A round-up of stuff which has happened so far:

1. Had wicked never-ending conversations with Mildred’s wonderful 3 year old daughter who responds to everything with why? Example:

Kid: [Pointing] What’s that?
Amnesiac: A belly button ring.
Kid: Why?
Amnesiac: I got it cos I like it.
Kid: Why?
Amnesiac: Cos it’s blue.
Kid: Why?
Amnesiac: Cos I like blue.
Kid: Why?
Etc.

These conversations have the potential to – but usually don’t – end in exciting existentialist conclusions. Two hours later.

2. Had eyebrows threaded by a woman who, judging by the pain, was using a pickaxe. She commented on my lack of swearing, screams or any other expression of agony. I didn’t possess sufficient Arabic vocabulary to explain to her that I had in fact got into shock.

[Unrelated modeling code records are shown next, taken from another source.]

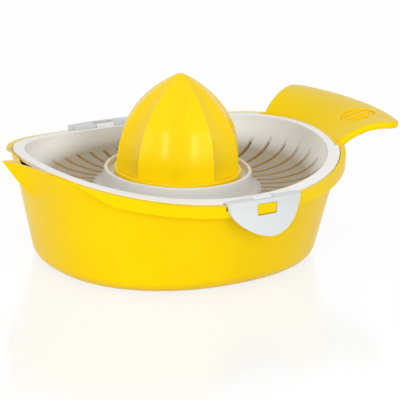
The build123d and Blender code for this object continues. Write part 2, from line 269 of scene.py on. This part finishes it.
def floor_material():
    """Matt white with a little polish, and a glow in it that brings it to white where it is seen."""
    material = bpy.data.materials.new("floor_white")
    material.use_nodes = True
    tree = Tree(material.node_tree)
    out = tree.add("ShaderNodeOutputMaterial")
    matt = tree.add("ShaderNodeBsdfDiffuse")
    matt.inputs["Color"].default_value = opaque(FLOOR_WHITE)
    glow = tree.add("ShaderNodeEmission")
    glow.inputs["Strength"].default_value = FLOOR_GLOW
    part = tree.add("ShaderNodeMath", operation="MULTIPLY")
    part.inputs[1].default_value = FLOOR_GLOW_SHARE
    tree.link(seen_directly(tree), part.inputs[0])
    surface = mixed(tree, part.outputs["Value"], matt.outputs["BSDF"], glow.outputs["Emission"])
    mirror = tree.add("ShaderNodeBsdfGlossy")
    mirror.inputs["Roughness"].default_value = FLOOR_MIRROR_ROUGHNESS
    polished = mixed(tree, FLOOR_MIRROR_SHARE, surface, mirror.outputs["BSDF"])
    tree.link(polished, out.inputs["Surface"])
    return material


def floor():
    """Plain white table, which keeps the object's shadow."""
    half = FLOOR_SIZE / 2
    corners = [(-half, -half, 0), (half, -half, 0), (half, half, 0), (-half, half, 0)]
    mesh = bpy.data.meshes.new("floor")
    mesh.from_pydata(corners, [], [(0, 1, 2, 3)])
    mesh.materials.append(floor_material())
    table = bpy.data.objects.new("floor", mesh)
    bpy.context.scene.collection.objects.link(table)


def backdrop(tree, strength):
    shade = tree.add("ShaderNodeBackground")
    shade.inputs["Color"].default_value = opaque(LIGHT_WHITE)
    shade.inputs["Strength"].default_value = strength
    return shade.outputs["Background"]


def world():
    """Soft light from all sides, which shows as white behind the object."""
    made = bpy.data.worlds.new("studio")
    made.use_nodes = True
    bpy.context.scene.world = made
    tree = Tree(made.node_tree)
    out = tree.add("ShaderNodeOutputWorld")
    soft = backdrop(tree, WORLD_LIGHT)
    white = backdrop(tree, WORLD_SEEN)
    tree.link(mixed(tree, seen_directly(tree), soft, white), out.inputs["Surface"])


def softbox(name, at, width, height, power):
    light = bpy.data.lights.new(name, "AREA")
    light.shape = "RECTANGLE"
    light.size = width
    light.size_y = height
    light.energy = power
    lamp = bpy.data.objects.new(name, light)
    lamp.location = at
    lamp.rotation_euler = (Vector(LAMP_AIM) - Vector(at)).to_track_quat("-Z", "Y").to_euler()
    bpy.context.scene.collection.objects.link(lamp)


def camera():
    data = bpy.data.cameras.new("camera")
    data.sensor_width = SENSOR
    data.lens = LENS
    data.clip_start = CAMERA_NEAR
    up = CAMERA_RIGHT.cross(CAMERA_FORWARD)
    turn = Matrix((CAMERA_RIGHT, up, -CAMERA_FORWARD)).transposed().to_4x4()
    made = bpy.data.objects.new("camera", data)
    made.matrix_world = Matrix.Translation(CAMERA_AT) @ turn
    bpy.context.scene.collection.objects.link(made)
    bpy.context.scene.camera = made


dress_all()
floor()
world()
for name, settings in SOFTBOXES.items():
    softbox(name, *settings)
camera()
bpy.context.scene.view_settings.view_transform = "Standard"
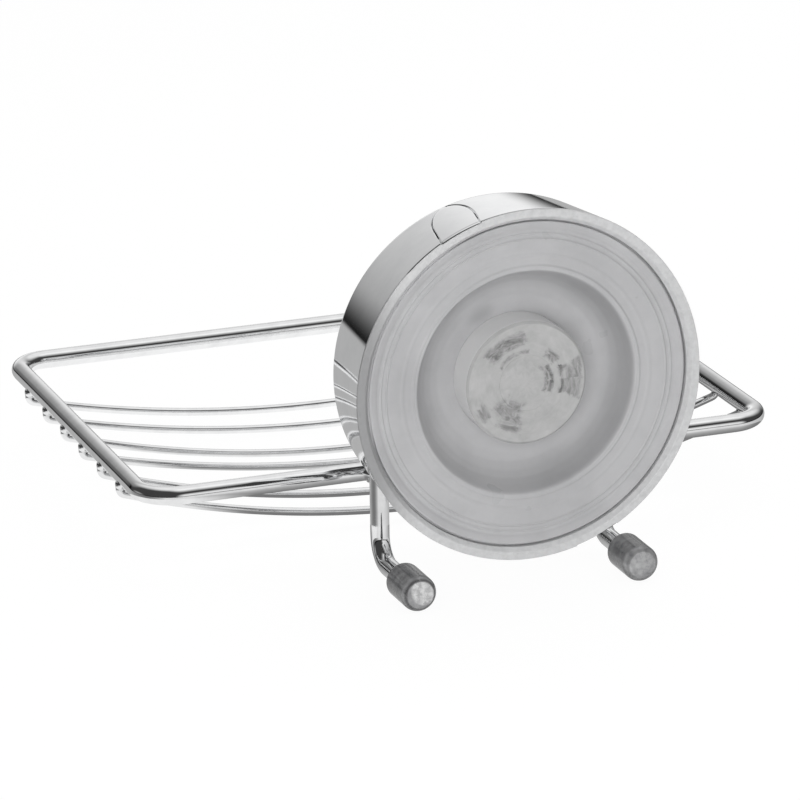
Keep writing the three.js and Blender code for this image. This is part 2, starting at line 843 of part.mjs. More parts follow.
// Housing, with everything that stays still on it
const housing = new THREE.Group();
holder.add(housing);
piece(housing, 'housing_shell', housingShell(), chrome);
piece(housing, 'rim_gasket', rimGasket(), frosted);
piece(housing, 'suction_membrane', suctionMembrane(), milky);
piece(housing, 'inner_base', innerBase(), whitePlastic);
piece(housing, 'wire_cover', wireCover(), chrome);
piece(housing, 'retaining_clip', retainingClip(), steel);
piece(housing, 'return_spring', returnSpring(), steel);
screwPlaces().forEach(([x, z], i) => {
  piece(housing, `base_screw_${i + 1}`, baseScrew(), steel).position.set(x, 0, z);
});

// Wire frame
const frame = new THREE.Group();
holder.add(frame);
piece(frame, 'basket_frame', basketFrame(), chrome);
piece(frame, 'support_wire', wire(supportWirePath(), frameWire / 2, thickWireSides), chrome);
const wirePitch = (basketDepth - 2 * wireMargin) / (wireCount - 1);
sagShares.forEach((share, i) => {
  const depth = wallRailDepth + wireMargin + wirePitch * i;
  const path = basketWirePath(depth, wireSag * share);
  piece(frame, `basket_wire_${i + 1}`, wire(path, basketWire / 2, thinWireSides), chrome);
});
[['left', 1], ['right', -1]].forEach(([side, sign]) => {
  const arm = wire(basketArmPath(sign), frameWire / 2, thickWireSides);
  piece(frame, `basket_arm_${side}`, arm, chrome);
  piece(frame, `foot_cap_${side}`, footCap(), smoky).position.set(sign * hoopRadius, 0, -footDrop);
});

// Hub, shaft and pin, which slide along the axis
const stem = new THREE.Group();
holder.add(stem);
piece(stem, 'suction_hub', suctionHub(), clear);
piece(stem, 'stem_shaft', stemShaft(), whitePlastic);
piece(stem, 'drive_pin', crossRod(pinRadius, camTubeInner - slideGap), steel);

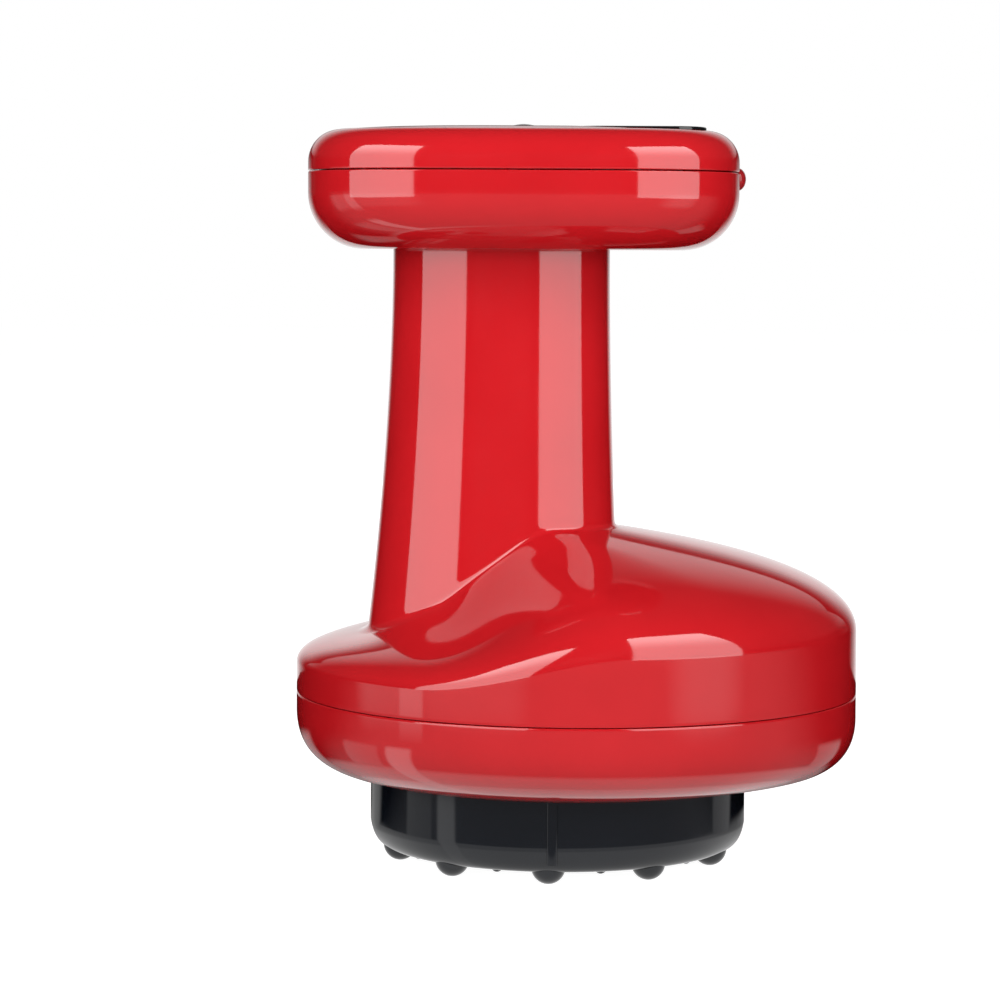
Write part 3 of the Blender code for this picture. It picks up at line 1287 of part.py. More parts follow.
def add_valve_body(material):
    foot = PLATE_TOP_HEIGHT + SEAT_GAP
    bore = PLUNGER_RADIUS + RUN_GAP
    bore_foot = VALVE_TOP_HEIGHT - PLUNGER_DEPTH - BUTTON_TRAVEL * 3
    outline = [
        (bore, VALVE_TOP_HEIGHT),
        (VALVE_RADIUS, VALVE_TOP_HEIGHT),
        (VALVE_RADIUS, foot),
        (PORT_RADIUS, foot),
        (PORT_RADIUS, bore_foot),
        (bore, bore_foot),
    ]
    turned("valve_body", outline, material, (VALVE_CENTRE, VALVE_DEPTH))


def add_valve_plunger(material):
    head_foot = VALVE_TOP_HEIGHT + SEAT_GAP * 2 + VALVE_SPRING_LENGTH
    outline = [
        (0.0, head_foot + PLUNGER_HEAD_THICKNESS),
        (PLUNGER_HEAD_RADIUS, head_foot + PLUNGER_HEAD_THICKNESS),
        (PLUNGER_HEAD_RADIUS, head_foot),
        (PLUNGER_RADIUS, head_foot),
        (PLUNGER_RADIUS, VALVE_TOP_HEIGHT - PLUNGER_DEPTH),
        (0.0, VALVE_TOP_HEIGHT - PLUNGER_DEPTH),
    ]
    turned("valve_plunger", outline, material, (VALVE_CENTRE, VALVE_DEPTH), closed=False, sides=16)


def add_valve_spring(material):
    foot = VALVE_TOP_HEIGHT + SEAT_GAP
    inner = PLUNGER_RADIUS + RUN_GAP
    outline = washer_outline(inner, inner + VALVE_SPRING_WALL, foot, foot + VALVE_SPRING_LENGTH)
    turned("valve_spring", outline, material, (VALVE_CENTRE, VALVE_DEPTH), sides=16)


# Battery and flat cable

def add_battery_cell(material):
    foot = HOLDER_FOOT_HEIGHT + HOLDER_FLOOR + SEAT_GAP
    top = foot + CELL_LENGTH
    outline = [
        (0.0, top + CELL_TIP_HEIGHT),
        (CELL_TIP_RADIUS, top + CELL_TIP_HEIGHT),
        (CELL_TIP_RADIUS, top),
        (CELL_RADIUS, top),
        (CELL_RADIUS, foot),
        (0.0, foot),
    ]
    turned("battery_cell", outline, material, (HANDLE_CENTRE, 0.0), closed=False)


def add_battery_holder(material):
    bore = CELL_RADIUS + SEAT_GAP
    outer = bore + HOLDER_WALL
    floor_top = HOLDER_FOOT_HEIGHT + HOLDER_FLOOR
    top = HOLDER_FOOT_HEIGHT + HOLDER_LENGTH
    outline = [
        (bore, top),
        (outer, top),
        (outer, HOLDER_FOOT_HEIGHT),
        (CELL_TIP_RADIUS, HOLDER_FOOT_HEIGHT),
        (CELL_TIP_RADIUS, floor_top),
        (bore, floor_top),
    ]
    item = turned("battery_holder", outline, material, (HANDLE_CENTRE, 0.0))
    half = HOLDER_FIN_WIDTH / 2
    start = bore + HOLDER_WALL / 2
    fin_foot = top - HOLDER_FIN_WIDTH * 2
    for side in (-1, 1):
        reach = sorted((side * start, side * holder_fin_reach(fin_foot)))
        low = (HANDLE_CENTRE - half, reach[0], fin_foot)
        high = (HANDLE_CENTRE + half, reach[1], top)
        join(item, "holder_fin", block(low, high))


def holder_fin_reach(height):
    """How far a fin goes to lie against the inside of the handle, at the fin's upper end, where it is narrowest."""
    top = height + HOLDER_FIN_WIDTH * 2
    return handle_point(math.pi / 2, top).y - SHELL_WALL - SEAT_GAP * 2


def ribbon_points():
    rise = CONTROL_BOARD_HEIGHT - SEAT_GAP
    return [*RIBBON_ROUTE, (RIBBON_ROUTE[-1][0], rise)]


def add_ribbon_cable(material):
    """A flat cable: its route in the XZ plane, given a thickness and a width."""
    route = [Vector(point) for point in ribbon_points()]
    left, right = [], []
    for step, point in enumerate(route):
        along = (route[min(step + 1, len(route) - 1)] - route[max(step - 1, 0)]).normalized()
        across = Vector((-along.y, along.x)) * (RIBBON_THICKNESS / 2)
        left.append(point + across)
        right.append(point - across)
    shape = bmesh.new()
    corners = [shape.verts.new((x, -RIBBON_HALF_WIDTH, z)) for x, z in left + right[::-1]]
    face = shape.faces.new(corners)
    raised = bmesh.ops.extrude_face_region(shape, geom=[face])
    moved = [item for item in raised["geom"] if isinstance(item, bmesh.types.BMVert)]
    bmesh.ops.translate(shape, vec=(0.0, RIBBON_HALF_WIDTH * 2, 0.0), verts=moved)
    add_object("ribbon_cable", mesh_from("ribbon_cable", shape), material)


def build():
    global PARTS, CUTTERS
    clear_scene()
    PARTS = make_collection("cupping_massager")
    CUTTERS = make_collection("cutters")
    case_red = make_material("case_red", (0.62, 0.012, 0.016), 0.12)
    ring_black = make_material("ring_black", (0.012, 0.013, 0.015), 0.16)
    button_brown = make_material("button_brown", (0.035, 0.012, 0.010), 0.25)
    panel_black = make_material("panel_black", (0.006, 0.006, 0.007), 0.06)
    indicator_red = make_material("indicator_red", (0.35, 0.006, 0.010), 0.08)
    clear_lens = make_material("clear_lens", (0.75, 0.25, 0.2), 0.15)
    inner_plastic = make_material("inner_plastic", (0.08, 0.08, 0.085), 0.5)
    rubber = make_material("rubber", (0.02, 0.02, 0.02), 0.7)
    silicone = make_material("silicone", (0.65, 0.66, 0.66), 0.4)
    board_green = make_material("board_green", (0.01, 0.12, 0.04), 0.4)
    steel = make_material("steel", (0.55, 0.56, 0.58), 0.3, 1.0)
    cell_blue = make_material("cell_blue", (0.02, 0.08, 0.3), 0.35)
    white_plastic = make_material("white_plastic", (0.7, 0.7, 0.68), 0.4)

    add_body_shell(case_red)
    add_base_lower_shell(case_red)
    add_head_lower_shell(case_red)
    add_head_top_cover(case_red)
    add_power_button(button_brown)
    add_control_panel_lens(panel_black)
    add_indicator_lens(indicator_red)
    add_cup_ring(ring_black)
    add_cup_plate(inner_plastic)
    add_cup_gasket(rubber)
    add_suction_filter(steel)
    add_light_ring_lens(clear_lens)
    add_light_board(board_green)
    add_main_board(board_green)
    add_control_board(board_green)
    add_button_switch(steel)
    add_display_module(white_plastic)
    add_charging_socket(steel)
    add_pump_cradle(inner_plastic)
    add_pump_motor(steel)
    add_pump_shaft(steel)
    add_pump_head(white_plastic)
    add_pump_diaphragm(rubber)
    add_pump_lid(white_plastic)
    add_suction_hose(silicone)
    add_valve_body(steel)
    add_valve_plunger(steel)
    add_valve_spring(steel)
    add_battery_cell(cell_blue)
    add_battery_holder(inner_plastic)
    add_ribbon_cable(white_plastic)
    add_all_screws(steel)


build()
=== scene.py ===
"""Looks of a hand-held electric cupping massager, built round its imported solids.

The red case, the black cup ring, the pieces on the head, the base screws and the valve spring are remade here
with fine curves. The other pieces stay as solids and get their finishes. Metres, +Z up, the same frame as the
solids.
"""

from __future__ import annotations

import json
import logging
import math
from collections.abc import Callable, Iterable, Sequence
from dataclasses import dataclass, field
from enum import Enum

import bmesh
import bpy
from mathutils import Matrix, Vector

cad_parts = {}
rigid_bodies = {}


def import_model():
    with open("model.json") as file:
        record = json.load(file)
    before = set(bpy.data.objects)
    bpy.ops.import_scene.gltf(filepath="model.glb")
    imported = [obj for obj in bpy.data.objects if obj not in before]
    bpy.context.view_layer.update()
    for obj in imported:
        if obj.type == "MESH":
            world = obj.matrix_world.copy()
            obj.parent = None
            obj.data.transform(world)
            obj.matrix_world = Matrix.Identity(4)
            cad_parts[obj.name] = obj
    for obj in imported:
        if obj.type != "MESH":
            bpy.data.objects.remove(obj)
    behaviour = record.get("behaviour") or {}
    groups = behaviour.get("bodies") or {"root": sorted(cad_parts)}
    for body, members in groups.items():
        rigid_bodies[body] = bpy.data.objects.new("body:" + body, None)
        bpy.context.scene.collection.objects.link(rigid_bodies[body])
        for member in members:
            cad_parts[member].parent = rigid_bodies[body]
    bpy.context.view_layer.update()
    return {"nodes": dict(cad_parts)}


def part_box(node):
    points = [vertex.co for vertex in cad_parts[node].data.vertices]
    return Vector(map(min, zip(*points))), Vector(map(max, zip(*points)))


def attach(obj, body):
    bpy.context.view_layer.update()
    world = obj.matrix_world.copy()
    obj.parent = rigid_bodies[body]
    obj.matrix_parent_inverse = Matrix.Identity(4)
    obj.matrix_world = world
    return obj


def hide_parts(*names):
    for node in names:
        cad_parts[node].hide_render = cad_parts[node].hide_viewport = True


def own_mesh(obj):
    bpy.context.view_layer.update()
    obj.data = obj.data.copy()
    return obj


LOG = logging.getLogger("massager")

Triple = tuple[float, float, float]
Colour = Triple
Outline = list[tuple[float, float]]
Socket = bpy.types.NodeSocket
Node = bpy.types.ShaderNode

EVEN: Triple = (1.0, 1.0, 1.0)
WHITE = (1.0, 1.0, 1.0, 1.0)
PATTERN_FAINT = 0.3
PATTERN_STRONG = 0.7
ELLIPSE = 2.0


class Body(Enum):
    """Bodies that the remade pieces move with."""

    CASE = "case"
    RING = "twist_ring"
    BUTTON = "button"


class Slot(Enum):
    """Material slots of the record, one for each finish of the remade pieces."""

    CASE = "case_red"
    RING = "ring_black"
    BUTTON = "button_brown"
    PANEL = "panel_black"
    INDICATOR = "indicator_red"
    STEEL = "steel"


# Nodes


@dataclass(frozen=True)
class Fade:
    """A steady change from one number to another.

    Args:
        start: where it starts.
        end: where it ends.
        first: the number up to its start.
        last: the number from its end on.
    """

    start: float
    end: float
    first: float = 0.0
    last: float = 1.0


@dataclass(frozen=True)
class Graph:
    """The nodes of a material, a lamp or the world.

    Args:
        tree: the tree that they are in.
    """

    tree: bpy.types.NodeTree

    def feed(self, socket: Socket, value: object) -> None:
        """Links an input to another node's output, or sets it to a value."""
        if isinstance(value, bpy.types.NodeSocket):
            self.tree.links.new(value, socket)
        else:
            socket.default_value = value

    def node(self, kind: str, **inputs: object) -> Node:
        """Adds a node.

        Args:
            kind: the node's type, without the word that all types start with.
            inputs: outputs or values for its inputs by name, with underscores for spaces.

        Returns:
            The new node.
        """
        made = self.tree.nodes.new(f"ShaderNode{kind}")
        for name, value in inputs.items():
            self.feed(made.inputs[name.replace("_", " ")], value)
        return made

    def run(self, kind: str, *inputs: object) -> Socket:
        """Adds a node, feeds its first inputs in order and returns its first output."""
        made = self.node(kind)
        for socket, value in zip(made.inputs, inputs):
            self.feed(socket, value)
        return made.outputs[0]

    def maths(self, operation: str, *values: object) -> Socket:
        """Returns the result of one sum on outputs or numbers."""
        result = self.run("Math", *values)
        result.node.operation = operation
        return result

    def ramp(self, value: Socket, fade: Fade, interpolation: str = "SMOOTHSTEP") -> Socket:
        """Turns numbers into others by a fade.

        Args:
            value: the output of the numbers.
            fade: what they become.
            interpolation: LINEAR, or SMOOTHSTEP for soft ends.

        Returns:
            The output of the new numbers.
        """
        made = self.node("MapRange", Value=value, From_Min=fade.start, From_Max=fade.end,
                         To_Min=fade.first, To_Max=fade.last)
        made.interpolation_type = interpolation
        return made.outputs["Result"]


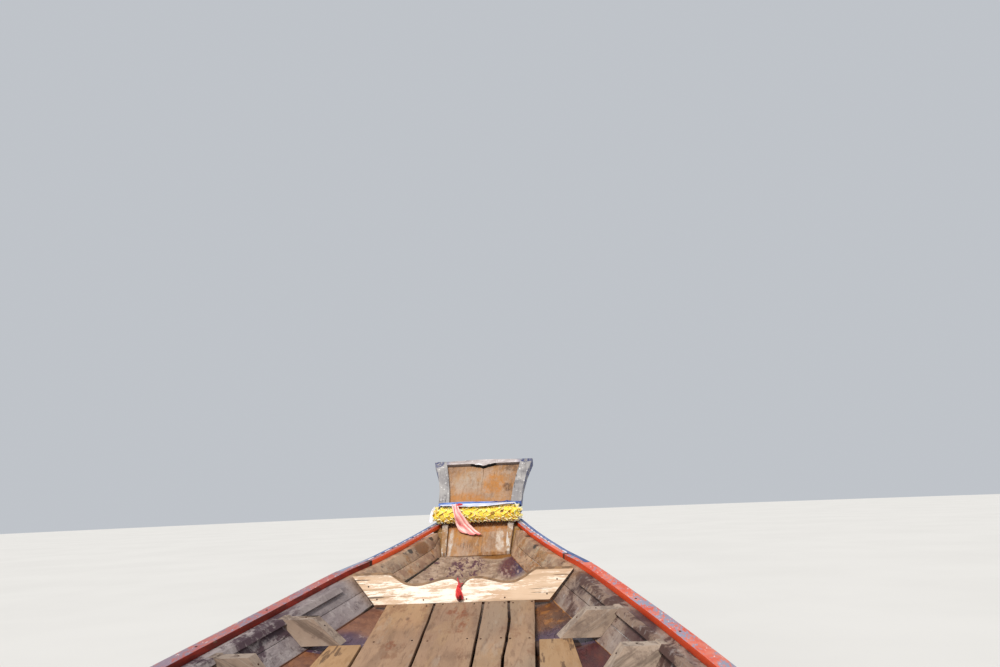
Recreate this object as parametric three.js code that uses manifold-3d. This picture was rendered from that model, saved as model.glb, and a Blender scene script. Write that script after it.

3. Acquired and I hope lost a stalker.

4. Got duped into visiting the extravagantly-named Blue Hole, which is in fact just a bit of sea. The trip was made worthwhile however by this exchange at the checkpoint which leads to the Blue Hole:

The Pig: Hello. Is this the correct direction for the Blue Hole?
Checkpoint officer: Yes.
The Pig: Thanks.
Checkpoint officer: Where are you going?

5. Went with friend Sharshar to a martial arts studio to pursue my secret ambition of becoming a professional kickboxer. Sharshar also nurses a desire to be a ninja. We were both delighted to be taken into the Sensu/manager’s office which was so dimly lit it felt like we had walked into a mine, and whose red lighting gave it a brothel-type effect. It had all the kitsch of a Quentin Tarantino film, Sensu guy sitting bald and buff behind his desk which (I could just about make out) displayed a selection of ‘self-discovery through sword fighting’ type publications. The effect was only marred by Sharshar being forced to lower his not inconsiderable mass into a beanbag (mysteriously there was only one chair and yet three beanbags), and audibly suppressing laughter and ninja noises.

6. Made outrageously half-hearted attempts to find a job, while telling myself that some wowzers blazers human rights gig will fortuitously materialise in a poof out of thin air/Erin Brockovich style-ee.